Se démarquant de ces pratiques, Connaissance de l’Est est un recueil de poésie en prose, au sens que prend l’appellation quand on l’applique à des tentatives comparables, telles que Le Spleen de Paris de Baudelaire ou les Illuminations d’Arthur Rimbaud[17]. Le verset, que le poète avait commencé d’expérimenter dans La Ville, La jeune fille Violaine et L’Echange est absent du recueil, à l’exception de la pièce liminaire, « Hong-Kong ». Mais, comme on l’a rappelé ci-dessus, cette pièce a été écrite un quart de siècle après les autres, pour servir de préface à une réédition : le recours au verset s’imposait alors à Claudel, qui n’employait plus que cette forme qu’il avait forgée à son usage – pour ne pas dire à son image. Mais cet unique emploi du verset ne fait que souligner, en creux, qu’il n’était en rien acquis aux yeux du jeune poète dans les années 1896-1899, et que celui-ci cherchait encore à éprouver diverses formes d’expression. La prose des soixante poèmes qui suivent « Hong-Kong » est donc un essai, parmi d’autres, une tentative pour trouver une modalité qui lui convienne, et qui rompt avec la versification, perçue comme plus contraignante, plus rigide, et plus artificielle. Même si dans l’extrait cité ci-dessus Claudel dit qu’il aurait aimé n’écrire qu’en vers, le vers auquel il aspire doit être « sans chevilles et sans remplissage » : la forme d’expression qu’il vise, et pour laquelle il n’a pas encore trouvé de réponse satisfaisante, se veut plus libre que celle qu’engendrent les règles de la versification, qui ne sont en rien pour lui des « gênes exquises », mais au contraire des entraves à sa créativité.

Si le choix de la prose pour Connaissance de l’Est se fait en partie contre le vers, il s’explique aussi par la nature générique du projet que Claudel esquisse à l’été 1895, puis auquel il se consacre plus régulièrement, à compter du début de 1896. En effet, dans un premier temps, les textes qui finiront par constituer le matériau de Connaissance de l’Est n’ont pas de destination certaine, comme en témoigne une lettre adressée le 24 décembre 1895 à Stéphane Mallarmé :


Malgré mon aversion pour les descriptions, j’ai écrit ou je suis en train d’écrire une série de notes intitulées Pagode, Jardins, Ville, La Nuit[18].

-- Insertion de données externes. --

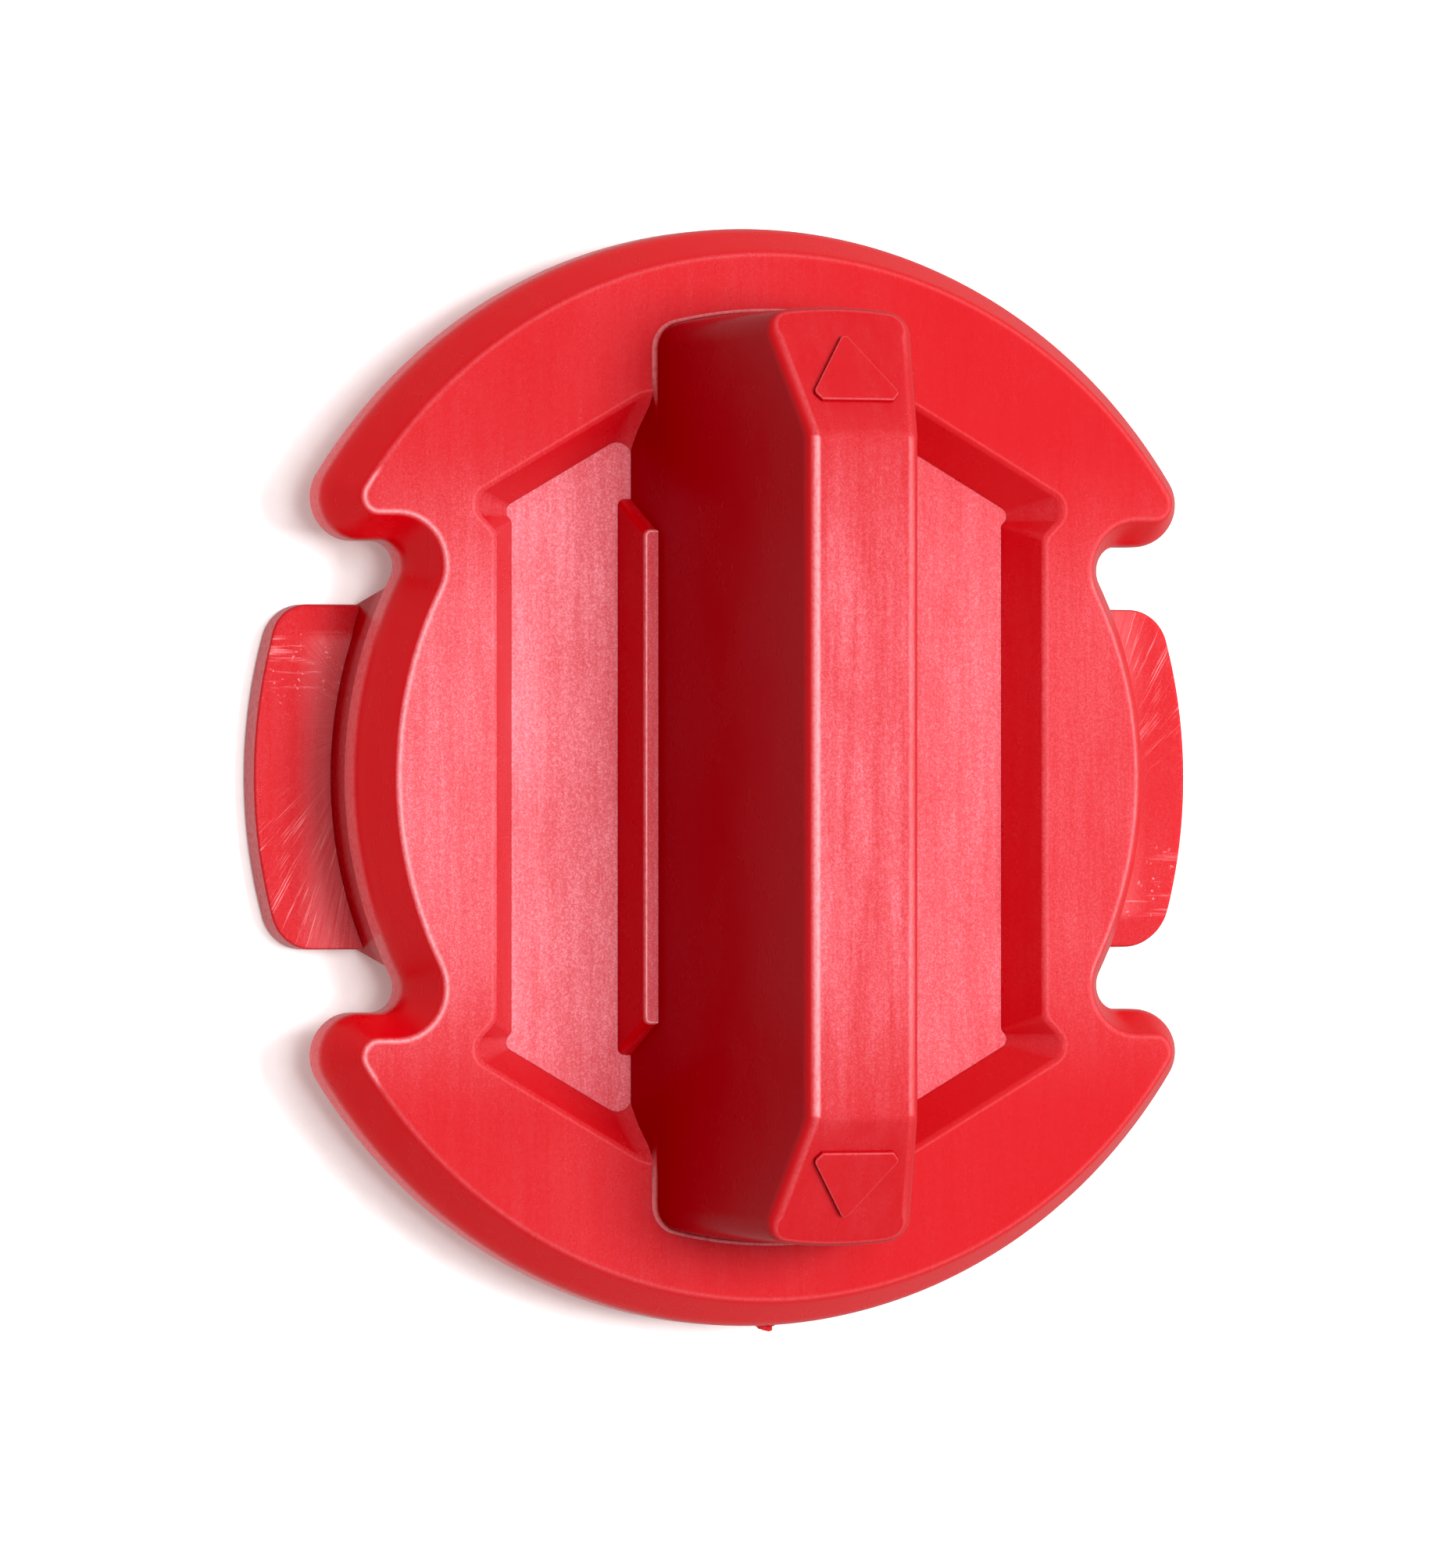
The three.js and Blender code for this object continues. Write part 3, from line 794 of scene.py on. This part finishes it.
    def build(self, bm):
        """Adds the walls and the roof, and returns the foot ring."""
        loop = self.entries()
        rows = [ring(bm, [self.on_wall(entry, GRIP_FOOT_Z) for entry in loop])]
        for z, flare, painted_light in self.rows_at_face:
            points = [self.on_wall(entry, z, flare) for entry in loop]
            # The collar carries a painted highlight where the bar stands on the face.
            lightened = [painted_light if abs(p.y) > GRIP_COLLAR_FROM_Y else 0.0 for p in points]
            rows.append(ring(bm, points, lightened))
        rounded = [self.rounding(entry) for entry in loop]
        # The rounded edge's rows carry the painted highlight.
        for i in range(self.round_steps + 1):
            points = [corner[i] for corner in rounded]
            rows.append(ring(bm, points, [self.painted_light(entry, i) for entry in loop]))
        bridge_all(bm, rows)
        self.build_roof(bm, dict(zip(loop, rows[-1])))
        return rows[0]

    def build_roof(self, bm, top):
        """Rows of quads across the roof, from the south end's arc to the north end's."""
        k, n = self.corner_steps, self.end_steps
        pairs = [("corner", -1, i / k) for i in range(k - 1, -1, -1)]
        pairs += [("side", 0, y) for y in self.side_rows]
        pairs += [("corner", 1, i / k) for i in range(k)]

        def end_row(sy):
            inside = [top[("end", 0, sy, i / n)] for i in range(1, n)]
            return [top[("corner", 1, sy, 1.0)], *inside, top[("corner", -1, sy, 1.0)]]

        rows = [end_row(-1)]
        for kind, sy, place in pairs:
            east, west = top[(kind, 1, sy, place)], top[(kind, -1, sy, place)]
            inside = [bm.verts.new(east.co.lerp(west.co, i / n)) for i in range(1, n)]
            rows.append([east, *inside, west])
        rows.append(end_row(1))
        bridge_all(bm, rows, closed=False)


def make_grip():
    """The hollow grip: an outer bar and an inner one, joined round the foot."""
    outer = Bar(GRIP_FOOT_HALF_WIDTH, GRIP_DRAFT, GRIP_END_RADIUS, GRIP_CORNER_RADIUS,
                GRIP_TOP_Z, GRIP_CREASE_Y, (GRIP_SIDE_ROUND, GRIP_END_ROUND))
    inner = Bar(GRIP_FOOT_HALF_WIDTH - GRIP_FOOT_WALL, GRIP_INNER_DRAFT, GRIP_END_RADIUS - WALL,
                GRIP_INNER_CORNER_RADIUS, GRIP_TOP_Z - GRIP_CROWN_WALL, GRIP_CREASE_Y - 1,
                (GRIP_INNER_ROUND, GRIP_INNER_ROUND), flares=False)
    bm = bmesh.new()
    bridge(bm, outer.build(bm), inner.build(bm))
    finish_piece("moulded_grip", bm, GRIP_PLASTIC,
                 ["grip_wall_east", "grip_wall_west", "grip_crown", "grip_end_north",
                  "grip_end_south"])


def make_ledge(side, sign):
    """A ledge leaning on the grip's foot, standing on the pocket's floor."""
    foot_x, foot_y = edge("grip_ledge_east", "x"), edge("grip_ledge_east", "y")
    inner_x = GRIP_FOOT_HALF_WIDTH - LEDGE_GRIP_OVERLAP

    def outline(x_in, x_out, y, radius):
        corners = [(x_in, -y), (x_out, -y), (x_out, y), (x_in, y)]
        radii = [LEDGE_INNER_RADIUS, radius, radius, LEDGE_INNER_RADIUS]
        return rounded_polygon(corners, radii)

    foot = outline(inner_x, foot_x, foot_y, LEDGE_FOOT_RADIUS)
    top = outline(*LEDGE_TOP_X, LEDGE_TOP_Y, LEDGE_TOP_RADIUS)
    # The top's edge rows carry a painted highlight: two pale lines along the ledge.
    levels = [(foot, FLOOR_Z - LEDGE_FLOOR_OVERLAP, 0.0),
              (shrunk(top, -0.1), LEDGE_TOP_Z - 0.3, 0.0),
              (top, LEDGE_TOP_Z - 0.1, 0.4),
              (shrunk(top, 0.04), LEDGE_TOP_Z - 0.02, 0.9),
              (shrunk(top, 0.09), LEDGE_TOP_Z, 0.6),
              (shrunk(top, 0.15), LEDGE_TOP_Z, 0.0)]
    loft(f"moulded_ledge_{side}", levels, sign, LEDGE_PLASTIC, [f"grip_ledge_{side}"])


def make_arrow(side, sign):
    """A raised arrow lying on one of the grip's sloping ends."""
    cut, half = ARROW_BASE_CHAMFER, ARROW_HALF_WIDTH
    corners = [(-half + cut, ARROW_BASE_Y), (half - cut, ARROW_BASE_Y), (half, ARROW_BASE_Y + cut),
               (0, ARROW_TIP_Y), (-half, ARROW_BASE_Y + cut)]
    outline = rounded_polygon(corners, ARROW_CORNER_RADII, 4)
    lean = math.atan(GRIP_END_FALL)
    # (inset, height above the slope, painted highlight) of each row, from inside the grip up.
    rows = [(-0.1, -0.3, 0.0), (0.0, 0.2, 0.0), (0.03, 0.29, 0.2), (0.11, 0.34, 0.0)]
    stack = []
    for inset, height, painted_light in rows:
        points = []
        for x, y in shrunk(outline, inset):
            z = GRIP_TOP_Z - GRIP_END_FALL * (y - GRIP_CREASE_Y)
            points.append((x, y + height * math.sin(lean), z + height * math.cos(lean)))
        stack.append((turned(points, sign), painted_light))
    loft_rings(f"moulded_arrow_{side}", stack, GRIP_PLASTIC, [f"arrow_{side}"])


# ---- Hub walls and tabs ---------------------------------------------------------------------
def hub_outline(inset, z):
    """The curved wall's outline at a height; it grows a little longer upwards."""
    span = HUB_SPAN_AT_TAB + HUB_SPAN_TAPER * (z - TAB_TOP_Z) - inset
    outer, inner = HUB_OUTER_RADIUS - inset, HUB_INNER_RADIUS + inset
    far = math.degrees(math.asin((span - HUB_CORNER) / outer))
    near = math.degrees(math.asin((span - 0.05) / inner))
    middle_x, middle_y = HUB_CORNER_MIDDLE
    points = arc(0, 0, outer, -far, far, 40)
    x, y = points[-1]
    points += [(x - middle_x, y + middle_y), (x - HUB_CORNER, y + HUB_CORNER)]
    points += arc(0, 0, inner, near, -near, 40)
    return points + [(x - HUB_CORNER, -y - HUB_CORNER), (x - middle_x, -y - middle_y)]


def make_hub_wall(side, sign):
    """The curved wall that carries the flange's side down to its tab."""
    # (inset, z, painted light) of each row: rounded at the foot, with a faint painted highlight
    # there, and a painted reflection just under the rim.
    rows = [(0.2, 0.0, 0.0), (0.05, 0.06, 0.1), (0.0, 0.2, 0.1), (0.0, TAB_TOP_Z, 0.0),
            (0.0, RIM_BOTTOM_Z - 1.3, 0.0), (0.0, RIM_BOTTOM_Z - 0.7, 0.10),
            (0.0, RIM_BOTTOM_Z, 0.14), (0.0, RIM_BOTTOM_Z + 0.8, 0.14)]
    levels = [(hub_outline(inset, z), z, painted_light) for inset, z, painted_light in rows]
    loft(f"moulded_hub_wall_{side}", levels, sign, TAB_PLASTIC, [f"hub_wall_{side}"])


def tab_roof(y):
    """Height of the tab's top along it: flat, then a lead-in ramp at the south end."""
    past = -(TAB_HALF_SPAN - TAB_RAMP_LENGTH) - y
    return creased(TAB_TOP_Z, past, TAB_RAMP_DROP / TAB_RAMP_LENGTH, TAB_RAMP_SOFTNESS)


def tab_root_x(y):
    """Where the tab's hidden inner edge is, along the tab."""
    return math.sqrt(TAB_ROOT_RADIUS ** 2 - y ** 2)


def tab_outline(inset, columns):
    """The tab's edge from its root, round the outside and back, inside its full size."""
    corner_y = TAB_HALF_SPAN - TAB_CORNER_RADIUS
    corner_x = math.sqrt((TAB_RADIUS - TAB_CORNER_RADIUS) ** 2 - corner_y ** 2)
    swing = math.degrees(math.atan2(corner_y, corner_x))
    radius = TAB_CORNER_RADIUS - inset
    end_y = TAB_HALF_SPAN - inset
    near = tab_root_x(end_y)
    line = [(near + (corner_x - near) * i / columns, -end_y) for i in range(columns + 1)]
    outside = arc(corner_x, -corner_y, radius, -90, -swing, 12)[1:]
    outside += arc(0, 0, TAB_RADIUS - inset, -swing, swing, 30)[1:]
    outside += arc(corner_x, corner_y, radius, swing, 90, 12)[1:-1]
    return line + outside + [(x, -y) for x, y in line[::-1]]


def tab_edge_profile():
    """(inset, height, whether it is measured from the roof, painted highlight) of the rows up the
    tab's edge.
    """
    size, steps = TAB_EDGE_ROUND, 3
    profile = [(size, 0.0, False, TAB_UNDERSIDE_HIGHLIGHT), (0.07, 0.07, False, TAB_EDGE_HIGHLIGHT),
               (0.0, size, False, TAB_EDGE_HIGHLIGHT)]
    for i in range(steps + 1):
        angle = math.pi / 2 * i / steps
        painted_light = 0.0 if i else TAB_EDGE_HIGHLIGHT
        profile.append((size * (1 - math.cos(angle)), -size * (1 - math.sin(angle)), True, painted_light))
    return profile


def make_tab(side, sign):
    """A locking tab, as rows across it from its ramped end to its plain end."""
    columns = 10
    bm = bmesh.new()
    rows = []
    for inset, height, from_roof, painted_light in tab_edge_profile():
        points = []
        for x, y in tab_outline(inset, columns):
            points.append((x, y, height + (tab_roof(y) if from_roof else 0)))
        rows.append(ring(bm, turned(points, sign), painted_light))
    bridge_all(bm, rows)
    bm.faces.new(rows[0])
    top = rows[-1]
    across = [top[:columns + 1]]
    for outer in top[columns + 1:-columns - 1]:
        x_out, y = [sign * place * MM_PER_METRE for place in outer.co.xy]
        x_in = tab_root_x(y)
        inside = [(x_in + (x_out - x_in) * i / columns, y, tab_roof(y)) for i in range(columns)]
        across.append([*ring(bm, turned(inside, sign)), outer])
    across.append(top[:-columns - 2:-1])
    bridge_all(bm, across, closed=False)
    bm.faces.new([row[0] for row in across])
    finish_piece(f"moulded_tab_{side}", bm, TAB_PLASTIC, [f"locking_tab_{side}"])


def make_gate_nub():
    """The torn stub left on the south lobe's edge where the plastic was fed in."""
    bm = bmesh.new()
    painted_light_layer(bm)
    bmesh.ops.create_icosphere(bm, subdivisions=3, radius=NUB_RADIUS / MM_PER_METRE)
    for vert in bm.verts:
        x, y, z = vert.co * MM_PER_METRE
        swell = 1 + 0.3 * math.sin(9 * x + 4 * z) * math.sin(7 * z + 2) + 0.2 * math.sin(13 * y)
        lump = Vector((x, y, z)) * Vector(NUB_SHAPE) * swell
        vert.co = (lump + Vector(NUB_CENTRE)) / MM_PER_METRE
    finish_piece("moulded_gate_nub", bm, FLANGE_PLASTIC, [])


# ---- The plug -------------------------------------------------------------------------------
make_flange()
make_grip()
make_gate_nub()
for side, sign in (("east", 1), ("west", -1)):
    make_pocket_floor(side, sign)
    make_ledge(side, sign)
    make_hub_wall(side, sign)
    make_tab(side, sign)
for side, sign in (("north", 1), ("south", -1)):
    make_arrow(side, sign)


# ---- Stage ----------------------------------------------------------------------------------
FLOOR_HALF_SIZE = 4.0
FLOOR_DROP = 0.00005

CAMERA_LENS = 360.25
CAMERA_LEAN = (0.228, -23.699)
CAMERA_OFFSET = (-0.003507, -0.000474, 1.0)

# (name, direction, size in metres, power in watts, whether the plastic mirrors it). A light that
# isn't mirrored lights the plug but leaves no reflection in its satin surface.
LIGHTS = [
    ("east softbox", (0.40, 0.07, 0.91), 0.40, 9.6, False),
    ("top softbox", (-0.10, 0.10, 0.99), 0.40, 4.0, False),
    ("ridge lamp", (-0.20, 0.0, 0.98), 0.10, 0.5, True),
    ("east lamp", (0.75, 0.05, 0.7), 0.09, 0.4, True),
]
LIGHT_DISTANCE = 0.9
WORLD_STRENGTH = 0.42
BLACK_LEVEL = 0.007


def make_floor():
    """The tabletop, a hair below the tabs; the plastic doesn't mirror it."""
    bm = bmesh.new()
    bmesh.ops.create_grid(bm, x_segments=8, y_segments=8, size=FLOOR_HALF_SIZE)
    mesh = bpy.data.meshes.new("tabletop")
    bm.to_mesh(mesh)
    bm.free()
    mesh.materials.append(pale_floor())
    floor = bpy.data.objects.new("tabletop", mesh)
    bpy.context.collection.objects.link(floor)
    floor.location.z = -FLOOR_DROP
    floor.visible_glossy = False


def make_camera():
    """Looks down from the west side, a little off vertical, with a long lens."""
    data = bpy.data.cameras.new("camera")
    data.sensor_fit = "HORIZONTAL"
    data.sensor_width = 36
    data.lens = CAMERA_LENS
    data.clip_start, data.clip_end = 0.01, 20
    camera = bpy.data.objects.new("camera", data)
    bpy.context.collection.objects.link(camera)
    camera.rotation_euler = (*[math.radians(lean) for lean in CAMERA_LEAN], 0)
    bpy.context.view_layer.update()
    aim = Vector((0, 0, FACE_Z / MM_PER_METRE))
    camera.location = aim + camera.rotation_euler.to_matrix() @ Vector(CAMERA_OFFSET)
    bpy.context.scene.camera = camera


def make_world():
    """An even white surround."""
    world = bpy.data.worlds.new("studio")
    world.use_nodes = True
    background = world.node_tree.nodes["Background"]
    background.inputs["Color"].default_value = (1, 1, 1, 1)
    background.inputs["Strength"].default_value = WORLD_STRENGTH
    bpy.context.scene.world = world


def make_light(name, direction, size, power, mirrored):
    """A soft square light that faces the plug from a direction."""
    data = bpy.data.lights.new(name, "AREA")
    data.size = size
    data.energy = power
    light = bpy.data.objects.new(name, data)
    bpy.context.collection.objects.link(light)
    towards = Vector(direction).normalized()
    light.location = towards * LIGHT_DISTANCE
    light.rotation_euler = towards.to_track_quat("Z", "Y").to_euler()
    light.visible_camera = False
    light.visible_glossy = mirrored


def set_contrast():
    """Plain colours, with the darkest reds deepened a little."""
    view = bpy.context.scene.view_settings
    view.view_transform = "Standard"
    view.use_curve_mapping = True
    view.curve_mapping.black_level = (BLACK_LEVEL, BLACK_LEVEL, BLACK_LEVEL)
    view.curve_mapping.update()


make_floor()
make_camera()
make_world()
for light in LIGHTS:
    make_light(*light)
set_contrast()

Ce n’est que deux ans plus tard, dans une lettre adressée au même correspondant, le 9 juillet 1897, que le terme de « poème » apparaît pour désigner les textes destinés à figurer dans le recueil, mais encore n’est-ce que comme une alternative possible, et non certaine, à celui de « notes » :


J’ai ouvert, depuis un an, sous le titre de Description du pays de l’Est, un carton où je mets mes papiers sur la Chine, notes ou poèmes. Je crois en avoir envoyé quelques-uns à la Revue blanche pour solder mon abonnement[19].


Les pièces collectées dans Connaissance de l’Est doivent donc en partie leur forme prosaïque à la nature incertaine de l’entreprise, du moins à son début, puisque le terme de « notes » renvoie non seulement à l’idée d’ébauche, mais indique aussi que l’œuvre en cours n’est pas sans lien avec le récit de voyage, comme on l’a déjà suggéré plus haut en dégageant la structure chronologique du recueil, un genre dont on sait tout l’intérêt qu’il suscita à la charnière des XIXe et XXe siècles[20]. Ce rapprochement est également induit par le titre que Claudel donne alors au volume, Description du pays de l’Est, puisque le récit de voyage est étroitement associé au discours descriptif, pour lequel le poète ne cache pas par ailleurs son peu de goût, comme en témoignent encore ces quelques lignes extraites d’une lettre adressée le 23 novembre 1896 à Mallarmé :


J’ai envoyé à La Revue de Paris qui en a déjà publié quelques-unes des « images de Chine ». C’est de la littérature descriptive, piètre genre !

Mais ignorant la photographie, je suis obligé, pour donner quelque fixité au passé, de me servir de l’art et métier dont je dispose[21].


Ainsi, Claudel opte non seulement pour la prose mais, parmi les discours prosaïques, pour celui qui semble le moins à même de le satisfaire, le texte descriptif, instaurant ainsi au cœur même de son entreprise littéraire une tension supplémentaire, entre l’aspiration artistique qui est sienne, et la forme à laquelle il recourt pour l’assouvir[22].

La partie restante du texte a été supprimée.